## START SUPPLIED MATERIAL

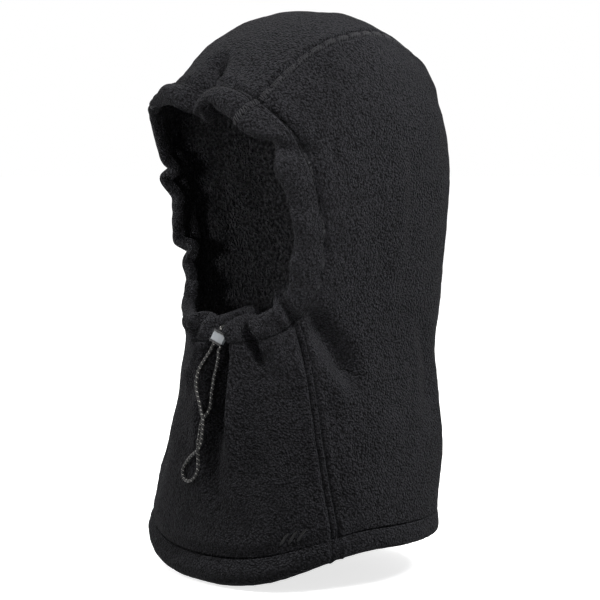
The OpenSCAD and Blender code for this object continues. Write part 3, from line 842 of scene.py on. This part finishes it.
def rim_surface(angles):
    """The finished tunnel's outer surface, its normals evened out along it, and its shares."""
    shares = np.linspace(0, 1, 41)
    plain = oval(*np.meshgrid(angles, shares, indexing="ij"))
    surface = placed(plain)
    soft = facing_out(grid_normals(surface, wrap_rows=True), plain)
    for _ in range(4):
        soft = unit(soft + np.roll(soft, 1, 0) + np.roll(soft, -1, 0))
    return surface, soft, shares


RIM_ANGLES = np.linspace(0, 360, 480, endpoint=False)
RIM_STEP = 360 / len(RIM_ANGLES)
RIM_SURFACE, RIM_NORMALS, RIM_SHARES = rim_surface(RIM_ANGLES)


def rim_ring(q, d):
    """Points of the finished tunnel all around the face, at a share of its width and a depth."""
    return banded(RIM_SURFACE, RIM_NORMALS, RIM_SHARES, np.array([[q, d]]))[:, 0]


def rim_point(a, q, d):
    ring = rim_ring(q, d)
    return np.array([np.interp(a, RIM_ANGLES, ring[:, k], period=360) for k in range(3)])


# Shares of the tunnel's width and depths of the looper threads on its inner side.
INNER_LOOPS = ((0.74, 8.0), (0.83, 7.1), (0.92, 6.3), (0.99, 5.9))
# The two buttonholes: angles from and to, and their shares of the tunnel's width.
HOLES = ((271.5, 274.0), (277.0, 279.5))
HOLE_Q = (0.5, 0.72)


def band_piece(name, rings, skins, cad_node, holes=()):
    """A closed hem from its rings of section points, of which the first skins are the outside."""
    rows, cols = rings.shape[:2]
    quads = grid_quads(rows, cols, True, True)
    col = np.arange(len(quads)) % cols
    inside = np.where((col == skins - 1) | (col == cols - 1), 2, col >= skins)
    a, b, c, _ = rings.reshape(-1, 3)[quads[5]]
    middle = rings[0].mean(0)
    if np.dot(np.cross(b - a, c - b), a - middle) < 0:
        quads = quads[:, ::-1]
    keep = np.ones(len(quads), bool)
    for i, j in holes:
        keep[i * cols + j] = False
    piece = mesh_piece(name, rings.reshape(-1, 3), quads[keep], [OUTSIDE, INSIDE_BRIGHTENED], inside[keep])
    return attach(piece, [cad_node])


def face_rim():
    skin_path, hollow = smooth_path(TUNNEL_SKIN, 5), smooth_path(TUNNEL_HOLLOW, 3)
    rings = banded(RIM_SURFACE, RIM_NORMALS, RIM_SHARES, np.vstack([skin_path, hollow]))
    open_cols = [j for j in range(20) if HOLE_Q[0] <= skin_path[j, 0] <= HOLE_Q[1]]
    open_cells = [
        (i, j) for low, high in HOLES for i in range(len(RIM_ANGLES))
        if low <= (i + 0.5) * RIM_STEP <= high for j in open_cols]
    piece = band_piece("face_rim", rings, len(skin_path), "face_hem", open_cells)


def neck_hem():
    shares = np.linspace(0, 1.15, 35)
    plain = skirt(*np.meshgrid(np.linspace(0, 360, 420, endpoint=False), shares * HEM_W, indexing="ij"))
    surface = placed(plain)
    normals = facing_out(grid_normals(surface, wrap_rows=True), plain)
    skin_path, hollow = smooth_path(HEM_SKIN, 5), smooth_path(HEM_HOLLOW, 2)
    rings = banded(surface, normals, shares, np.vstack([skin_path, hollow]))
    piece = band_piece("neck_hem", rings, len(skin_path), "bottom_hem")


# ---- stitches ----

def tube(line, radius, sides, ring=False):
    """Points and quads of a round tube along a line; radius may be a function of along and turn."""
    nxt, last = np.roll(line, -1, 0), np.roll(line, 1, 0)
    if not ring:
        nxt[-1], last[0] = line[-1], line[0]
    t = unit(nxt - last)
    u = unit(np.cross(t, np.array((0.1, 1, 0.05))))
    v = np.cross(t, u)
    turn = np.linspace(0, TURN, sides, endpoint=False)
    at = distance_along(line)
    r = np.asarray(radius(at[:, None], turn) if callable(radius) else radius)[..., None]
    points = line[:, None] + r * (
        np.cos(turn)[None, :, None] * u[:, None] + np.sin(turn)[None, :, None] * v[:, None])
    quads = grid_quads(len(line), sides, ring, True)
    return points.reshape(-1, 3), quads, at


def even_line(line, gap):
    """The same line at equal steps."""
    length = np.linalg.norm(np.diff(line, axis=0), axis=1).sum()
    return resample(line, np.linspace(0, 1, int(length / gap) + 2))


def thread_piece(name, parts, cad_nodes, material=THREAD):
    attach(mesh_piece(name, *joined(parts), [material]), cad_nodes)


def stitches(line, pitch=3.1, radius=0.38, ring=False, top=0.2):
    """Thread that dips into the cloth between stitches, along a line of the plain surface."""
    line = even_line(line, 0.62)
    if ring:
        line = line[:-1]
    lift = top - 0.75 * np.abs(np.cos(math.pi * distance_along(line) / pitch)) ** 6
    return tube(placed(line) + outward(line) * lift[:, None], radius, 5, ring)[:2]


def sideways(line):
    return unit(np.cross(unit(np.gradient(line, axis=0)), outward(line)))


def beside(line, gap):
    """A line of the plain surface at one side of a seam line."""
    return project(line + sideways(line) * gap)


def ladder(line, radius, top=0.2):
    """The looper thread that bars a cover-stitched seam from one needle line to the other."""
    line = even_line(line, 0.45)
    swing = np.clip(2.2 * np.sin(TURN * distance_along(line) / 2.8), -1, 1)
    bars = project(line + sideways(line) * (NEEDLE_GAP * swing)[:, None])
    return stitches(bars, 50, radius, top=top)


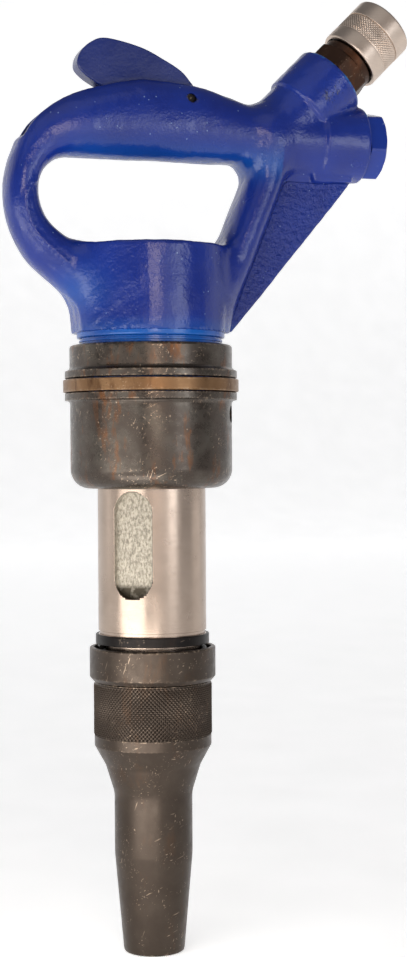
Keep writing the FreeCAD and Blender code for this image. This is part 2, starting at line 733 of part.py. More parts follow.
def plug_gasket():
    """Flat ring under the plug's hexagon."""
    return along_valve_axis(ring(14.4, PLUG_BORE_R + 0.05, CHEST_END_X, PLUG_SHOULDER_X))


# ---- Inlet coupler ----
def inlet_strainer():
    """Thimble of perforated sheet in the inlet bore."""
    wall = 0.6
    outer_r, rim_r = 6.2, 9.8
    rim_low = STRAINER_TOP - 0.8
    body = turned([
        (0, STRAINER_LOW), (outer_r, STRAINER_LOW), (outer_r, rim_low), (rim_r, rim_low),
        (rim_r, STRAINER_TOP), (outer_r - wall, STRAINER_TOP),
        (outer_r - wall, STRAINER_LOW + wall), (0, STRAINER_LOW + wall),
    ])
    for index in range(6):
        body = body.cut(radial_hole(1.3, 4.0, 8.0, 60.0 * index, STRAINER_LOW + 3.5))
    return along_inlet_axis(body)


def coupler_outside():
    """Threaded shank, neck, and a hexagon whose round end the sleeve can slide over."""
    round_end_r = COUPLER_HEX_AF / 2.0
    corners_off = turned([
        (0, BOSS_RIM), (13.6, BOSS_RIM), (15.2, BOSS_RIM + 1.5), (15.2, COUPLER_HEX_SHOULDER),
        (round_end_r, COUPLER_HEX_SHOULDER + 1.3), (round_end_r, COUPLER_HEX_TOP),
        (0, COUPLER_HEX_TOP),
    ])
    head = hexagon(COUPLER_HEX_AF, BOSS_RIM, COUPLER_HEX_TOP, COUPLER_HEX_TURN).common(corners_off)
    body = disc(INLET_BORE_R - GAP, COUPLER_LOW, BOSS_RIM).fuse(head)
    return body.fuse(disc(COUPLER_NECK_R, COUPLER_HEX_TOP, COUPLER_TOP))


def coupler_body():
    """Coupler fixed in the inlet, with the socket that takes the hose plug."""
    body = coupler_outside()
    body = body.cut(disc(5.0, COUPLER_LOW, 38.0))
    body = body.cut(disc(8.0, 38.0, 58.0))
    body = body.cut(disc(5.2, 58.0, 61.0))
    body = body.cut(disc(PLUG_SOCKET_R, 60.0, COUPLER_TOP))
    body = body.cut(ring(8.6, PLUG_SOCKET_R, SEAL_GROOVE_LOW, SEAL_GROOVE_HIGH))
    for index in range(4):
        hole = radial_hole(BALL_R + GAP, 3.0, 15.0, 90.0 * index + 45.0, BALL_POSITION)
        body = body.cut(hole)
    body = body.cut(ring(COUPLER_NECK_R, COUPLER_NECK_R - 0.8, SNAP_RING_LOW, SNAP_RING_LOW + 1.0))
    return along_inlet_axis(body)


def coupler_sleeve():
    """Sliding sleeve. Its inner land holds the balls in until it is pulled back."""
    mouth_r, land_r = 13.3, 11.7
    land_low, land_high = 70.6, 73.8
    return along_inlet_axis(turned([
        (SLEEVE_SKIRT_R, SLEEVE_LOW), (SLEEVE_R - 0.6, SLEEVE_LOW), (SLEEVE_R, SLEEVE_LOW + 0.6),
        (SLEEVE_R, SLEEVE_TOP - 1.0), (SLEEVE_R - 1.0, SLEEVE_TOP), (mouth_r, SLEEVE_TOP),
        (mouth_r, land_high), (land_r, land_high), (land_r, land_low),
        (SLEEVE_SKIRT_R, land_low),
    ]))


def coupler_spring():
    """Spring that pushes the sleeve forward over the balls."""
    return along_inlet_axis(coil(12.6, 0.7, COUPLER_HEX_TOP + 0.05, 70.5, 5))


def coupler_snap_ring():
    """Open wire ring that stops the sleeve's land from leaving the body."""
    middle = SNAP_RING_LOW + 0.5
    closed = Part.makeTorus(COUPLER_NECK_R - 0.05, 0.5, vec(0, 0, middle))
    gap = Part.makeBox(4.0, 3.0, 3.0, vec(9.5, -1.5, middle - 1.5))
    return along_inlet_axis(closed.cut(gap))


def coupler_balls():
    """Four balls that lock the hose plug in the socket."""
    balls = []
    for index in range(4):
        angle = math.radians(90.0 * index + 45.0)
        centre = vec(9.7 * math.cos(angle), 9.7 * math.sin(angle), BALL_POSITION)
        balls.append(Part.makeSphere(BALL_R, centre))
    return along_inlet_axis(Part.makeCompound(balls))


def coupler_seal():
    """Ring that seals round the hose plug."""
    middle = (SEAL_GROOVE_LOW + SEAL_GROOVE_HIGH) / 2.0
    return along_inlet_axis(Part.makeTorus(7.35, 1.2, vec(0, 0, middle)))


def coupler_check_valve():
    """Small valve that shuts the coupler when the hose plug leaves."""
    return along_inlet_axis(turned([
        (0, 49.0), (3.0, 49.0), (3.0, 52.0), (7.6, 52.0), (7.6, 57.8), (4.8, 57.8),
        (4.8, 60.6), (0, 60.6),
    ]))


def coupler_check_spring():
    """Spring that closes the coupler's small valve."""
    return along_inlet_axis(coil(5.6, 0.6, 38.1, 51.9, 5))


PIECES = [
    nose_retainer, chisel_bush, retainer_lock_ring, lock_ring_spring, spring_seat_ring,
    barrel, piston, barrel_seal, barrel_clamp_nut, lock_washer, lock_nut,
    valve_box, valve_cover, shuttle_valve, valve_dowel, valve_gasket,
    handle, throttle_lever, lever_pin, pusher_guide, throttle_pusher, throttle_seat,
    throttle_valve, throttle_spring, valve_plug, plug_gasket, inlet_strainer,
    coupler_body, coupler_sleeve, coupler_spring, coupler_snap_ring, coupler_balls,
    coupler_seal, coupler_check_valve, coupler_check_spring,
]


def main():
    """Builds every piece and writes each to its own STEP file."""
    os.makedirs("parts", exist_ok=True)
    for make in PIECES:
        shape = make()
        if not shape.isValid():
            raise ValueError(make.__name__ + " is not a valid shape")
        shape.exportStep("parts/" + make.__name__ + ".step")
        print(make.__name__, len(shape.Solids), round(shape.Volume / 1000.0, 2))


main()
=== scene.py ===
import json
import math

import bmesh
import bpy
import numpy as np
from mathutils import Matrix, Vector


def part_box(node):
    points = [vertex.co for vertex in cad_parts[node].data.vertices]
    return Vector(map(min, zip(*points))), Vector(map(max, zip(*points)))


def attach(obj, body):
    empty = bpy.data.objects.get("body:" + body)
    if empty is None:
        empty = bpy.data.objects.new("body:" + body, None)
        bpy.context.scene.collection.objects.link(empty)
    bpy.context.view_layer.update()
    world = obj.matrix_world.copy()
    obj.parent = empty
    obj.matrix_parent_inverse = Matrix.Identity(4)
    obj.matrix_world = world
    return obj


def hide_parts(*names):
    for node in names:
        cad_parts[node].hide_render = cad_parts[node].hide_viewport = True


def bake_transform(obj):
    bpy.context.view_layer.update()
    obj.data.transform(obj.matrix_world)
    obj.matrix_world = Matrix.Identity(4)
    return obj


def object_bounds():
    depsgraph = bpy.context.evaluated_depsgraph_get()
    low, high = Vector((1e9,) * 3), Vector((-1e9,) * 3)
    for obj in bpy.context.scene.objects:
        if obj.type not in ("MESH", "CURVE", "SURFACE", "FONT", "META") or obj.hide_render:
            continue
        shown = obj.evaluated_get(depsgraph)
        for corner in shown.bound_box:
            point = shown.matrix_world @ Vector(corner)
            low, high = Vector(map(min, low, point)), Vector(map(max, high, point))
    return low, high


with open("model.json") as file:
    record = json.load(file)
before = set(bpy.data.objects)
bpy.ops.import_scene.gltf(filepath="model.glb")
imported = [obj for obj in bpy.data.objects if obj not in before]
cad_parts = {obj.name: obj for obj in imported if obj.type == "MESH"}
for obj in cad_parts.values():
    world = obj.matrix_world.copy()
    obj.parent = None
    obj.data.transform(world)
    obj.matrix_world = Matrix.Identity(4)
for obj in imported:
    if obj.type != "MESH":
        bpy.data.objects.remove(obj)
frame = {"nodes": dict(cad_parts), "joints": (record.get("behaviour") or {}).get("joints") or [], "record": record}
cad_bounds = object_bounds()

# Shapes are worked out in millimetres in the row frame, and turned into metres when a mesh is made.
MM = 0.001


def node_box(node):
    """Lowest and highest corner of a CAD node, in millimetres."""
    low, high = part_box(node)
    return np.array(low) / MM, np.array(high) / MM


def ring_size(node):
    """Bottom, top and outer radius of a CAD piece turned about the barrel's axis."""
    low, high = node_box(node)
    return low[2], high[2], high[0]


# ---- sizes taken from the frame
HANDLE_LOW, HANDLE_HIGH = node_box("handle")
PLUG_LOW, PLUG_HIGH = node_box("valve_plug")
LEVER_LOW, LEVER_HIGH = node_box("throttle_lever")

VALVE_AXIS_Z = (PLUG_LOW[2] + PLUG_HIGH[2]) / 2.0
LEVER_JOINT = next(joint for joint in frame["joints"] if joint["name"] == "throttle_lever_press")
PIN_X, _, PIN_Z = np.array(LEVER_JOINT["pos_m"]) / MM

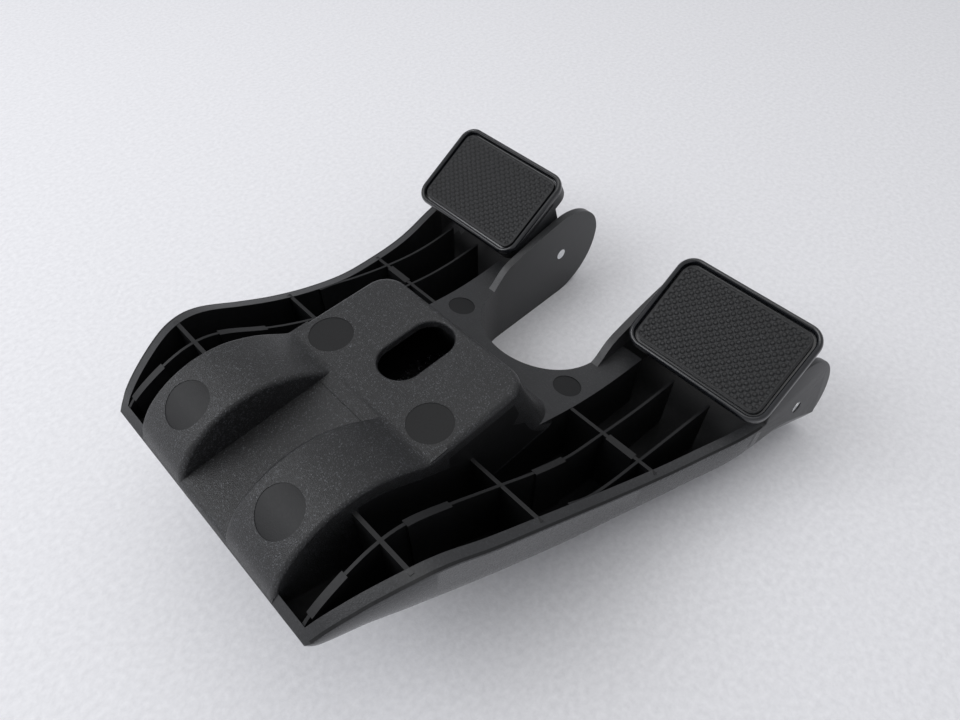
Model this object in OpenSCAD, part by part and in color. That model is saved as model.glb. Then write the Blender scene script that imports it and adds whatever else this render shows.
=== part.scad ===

## END SUPPLIED MATERIAL

TASK DESCRIPTION — Only the lines from the one containing "for make in" through the one containing "obj.data.transform(obj.matrix_world)" are to be retyped, both boundary lines included, with no other material.

RESPONSE —
    for make in PIECES:
        shape = make()
        if not shape.isValid():
            raise ValueError(make.__name__ + " is not a valid shape")
        shape.exportStep("parts/" + make.__name__ + ".step")
        print(make.__name__, len(shape.Solids), round(shape.Volume / 1000.0, 2))


main()
=== scene.py ===
import json
import math

import bmesh
import bpy
import numpy as np
from mathutils import Matrix, Vector


def part_box(node):
    points = [vertex.co for vertex in cad_parts[node].data.vertices]
    return Vector(map(min, zip(*points))), Vector(map(max, zip(*points)))


def attach(obj, body):
    empty = bpy.data.objects.get("body:" + body)
    if empty is None:
        empty = bpy.data.objects.new("body:" + body, None)
        bpy.context.scene.collection.objects.link(empty)
    bpy.context.view_layer.update()
    world = obj.matrix_world.copy()
    obj.parent = empty
    obj.matrix_parent_inverse = Matrix.Identity(4)
    obj.matrix_world = world
    return obj


def hide_parts(*names):
    for node in names:
        cad_parts[node].hide_render = cad_parts[node].hide_viewport = True


def bake_transform(obj):
    bpy.context.view_layer.update()
    obj.data.transform(obj.matrix_world)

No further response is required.